## STATED GOAL:
In the listing below, find the line holding "sheet = make_sheet(doc)" and the line holding "bpy.data.objects.remove(obj)". Write out those two lines and all lines between, exactly, and nothing more.

## DATA EXCERPT:
## Begin
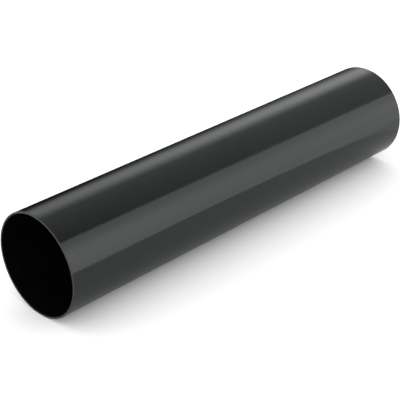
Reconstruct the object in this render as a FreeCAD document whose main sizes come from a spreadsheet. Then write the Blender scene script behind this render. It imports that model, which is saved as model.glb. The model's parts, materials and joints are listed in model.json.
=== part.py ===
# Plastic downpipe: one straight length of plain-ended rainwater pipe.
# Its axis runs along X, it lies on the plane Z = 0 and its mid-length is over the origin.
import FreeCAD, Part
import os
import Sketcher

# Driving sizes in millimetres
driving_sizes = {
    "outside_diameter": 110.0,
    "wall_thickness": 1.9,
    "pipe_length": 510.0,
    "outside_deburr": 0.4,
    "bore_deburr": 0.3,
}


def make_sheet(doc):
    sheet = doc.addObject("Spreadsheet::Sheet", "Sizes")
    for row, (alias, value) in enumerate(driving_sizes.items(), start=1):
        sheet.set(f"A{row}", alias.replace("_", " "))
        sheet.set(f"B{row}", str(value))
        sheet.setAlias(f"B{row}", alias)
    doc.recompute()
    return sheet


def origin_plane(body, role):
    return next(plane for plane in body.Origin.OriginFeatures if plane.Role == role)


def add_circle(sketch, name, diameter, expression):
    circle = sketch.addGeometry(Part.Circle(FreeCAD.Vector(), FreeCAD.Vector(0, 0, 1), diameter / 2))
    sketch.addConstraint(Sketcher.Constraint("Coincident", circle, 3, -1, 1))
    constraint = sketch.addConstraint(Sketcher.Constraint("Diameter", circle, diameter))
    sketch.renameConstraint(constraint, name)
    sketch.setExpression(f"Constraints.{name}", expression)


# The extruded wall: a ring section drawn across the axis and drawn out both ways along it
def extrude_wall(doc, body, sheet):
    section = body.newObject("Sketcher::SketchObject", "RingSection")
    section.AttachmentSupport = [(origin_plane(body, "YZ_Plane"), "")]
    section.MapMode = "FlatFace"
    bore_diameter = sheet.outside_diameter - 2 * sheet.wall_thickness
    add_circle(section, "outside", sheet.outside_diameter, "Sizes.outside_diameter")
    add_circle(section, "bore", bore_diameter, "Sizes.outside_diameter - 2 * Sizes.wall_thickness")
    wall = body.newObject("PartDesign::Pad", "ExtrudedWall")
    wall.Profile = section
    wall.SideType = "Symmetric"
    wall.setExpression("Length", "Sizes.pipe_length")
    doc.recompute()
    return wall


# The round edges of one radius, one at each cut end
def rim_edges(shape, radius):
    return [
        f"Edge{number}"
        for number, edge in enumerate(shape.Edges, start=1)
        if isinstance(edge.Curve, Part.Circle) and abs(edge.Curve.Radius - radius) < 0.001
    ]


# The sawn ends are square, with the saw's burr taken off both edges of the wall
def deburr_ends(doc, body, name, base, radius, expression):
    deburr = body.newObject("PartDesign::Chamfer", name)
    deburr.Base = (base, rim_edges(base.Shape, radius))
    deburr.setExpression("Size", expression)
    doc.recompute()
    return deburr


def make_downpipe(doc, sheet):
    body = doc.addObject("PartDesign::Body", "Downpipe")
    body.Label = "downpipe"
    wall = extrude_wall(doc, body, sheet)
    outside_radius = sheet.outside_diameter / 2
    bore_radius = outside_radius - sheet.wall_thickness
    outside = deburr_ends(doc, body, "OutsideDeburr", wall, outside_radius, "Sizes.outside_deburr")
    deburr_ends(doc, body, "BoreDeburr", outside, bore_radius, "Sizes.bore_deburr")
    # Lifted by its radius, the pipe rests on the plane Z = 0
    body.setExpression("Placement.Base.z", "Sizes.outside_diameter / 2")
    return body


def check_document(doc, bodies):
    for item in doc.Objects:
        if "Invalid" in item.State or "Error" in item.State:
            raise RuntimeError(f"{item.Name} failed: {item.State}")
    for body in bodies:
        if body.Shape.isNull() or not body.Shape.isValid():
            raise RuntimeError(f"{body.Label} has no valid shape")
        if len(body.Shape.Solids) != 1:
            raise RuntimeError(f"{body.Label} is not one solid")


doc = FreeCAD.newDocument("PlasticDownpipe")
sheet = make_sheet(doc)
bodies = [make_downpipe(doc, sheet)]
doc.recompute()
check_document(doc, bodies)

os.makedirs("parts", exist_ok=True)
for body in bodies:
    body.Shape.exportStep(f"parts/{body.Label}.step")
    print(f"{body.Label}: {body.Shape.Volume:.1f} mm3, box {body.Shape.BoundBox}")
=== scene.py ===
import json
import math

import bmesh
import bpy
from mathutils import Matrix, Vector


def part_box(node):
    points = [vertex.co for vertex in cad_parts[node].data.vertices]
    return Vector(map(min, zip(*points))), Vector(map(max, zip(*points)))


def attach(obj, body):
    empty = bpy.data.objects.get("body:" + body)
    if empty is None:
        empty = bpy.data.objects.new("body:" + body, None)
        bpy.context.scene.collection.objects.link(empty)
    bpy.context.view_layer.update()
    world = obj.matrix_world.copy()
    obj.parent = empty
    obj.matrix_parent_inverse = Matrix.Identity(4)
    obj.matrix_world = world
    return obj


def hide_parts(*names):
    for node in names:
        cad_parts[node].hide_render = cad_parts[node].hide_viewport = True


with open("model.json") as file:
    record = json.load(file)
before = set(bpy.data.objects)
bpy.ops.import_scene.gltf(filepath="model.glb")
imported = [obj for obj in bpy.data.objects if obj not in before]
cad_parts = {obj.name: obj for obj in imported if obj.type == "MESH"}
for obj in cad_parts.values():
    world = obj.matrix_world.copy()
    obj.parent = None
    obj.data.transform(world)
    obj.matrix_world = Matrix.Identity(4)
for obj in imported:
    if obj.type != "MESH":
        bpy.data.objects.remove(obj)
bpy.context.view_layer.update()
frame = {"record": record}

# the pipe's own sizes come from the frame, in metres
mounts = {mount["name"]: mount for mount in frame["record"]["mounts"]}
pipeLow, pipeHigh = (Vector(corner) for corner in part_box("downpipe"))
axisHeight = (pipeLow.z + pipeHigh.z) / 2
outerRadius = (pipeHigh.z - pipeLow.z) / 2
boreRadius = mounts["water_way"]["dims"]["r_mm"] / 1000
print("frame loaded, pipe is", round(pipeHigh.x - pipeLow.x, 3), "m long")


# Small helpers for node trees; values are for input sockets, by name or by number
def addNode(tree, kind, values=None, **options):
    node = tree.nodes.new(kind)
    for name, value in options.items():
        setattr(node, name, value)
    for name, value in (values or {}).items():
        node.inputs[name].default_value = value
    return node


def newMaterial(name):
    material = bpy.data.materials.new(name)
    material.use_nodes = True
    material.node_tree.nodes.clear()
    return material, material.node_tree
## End
## EXERCISE SOLUTION:
sheet = make_sheet(doc)
bodies = [make_downpipe(doc, sheet)]
doc.recompute()
check_document(doc, bodies)

os.makedirs("parts", exist_ok=True)
for body in bodies:
    body.Shape.exportStep(f"parts/{body.Label}.step")
    print(f"{body.Label}: {body.Shape.Volume:.1f} mm3, box {body.Shape.BoundBox}")
=== scene.py ===
import json
import math

import bmesh
import bpy
from mathutils import Matrix, Vector


def part_box(node):
    points = [vertex.co for vertex in cad_parts[node].data.vertices]
    return Vector(map(min, zip(*points))), Vector(map(max, zip(*points)))


def attach(obj, body):
    empty = bpy.data.objects.get("body:" + body)
    if empty is None:
        empty = bpy.data.objects.new("body:" + body, None)
        bpy.context.scene.collection.objects.link(empty)
    bpy.context.view_layer.update()
    world = obj.matrix_world.copy()
    obj.parent = empty
    obj.matrix_parent_inverse = Matrix.Identity(4)
    obj.matrix_world = world
    return obj


def hide_parts(*names):
    for node in names:
        cad_parts[node].hide_render = cad_parts[node].hide_viewport = True


with open("model.json") as file:
    record = json.load(file)
before = set(bpy.data.objects)
bpy.ops.import_scene.gltf(filepath="model.glb")
imported = [obj for obj in bpy.data.objects if obj not in before]
cad_parts = {obj.name: obj for obj in imported if obj.type == "MESH"}
for obj in cad_parts.values():
    world = obj.matrix_world.copy()
    obj.parent = None
    obj.data.transform(world)
    obj.matrix_world = Matrix.Identity(4)
for obj in imported:
    if obj.type != "MESH":
        bpy.data.objects.remove(obj)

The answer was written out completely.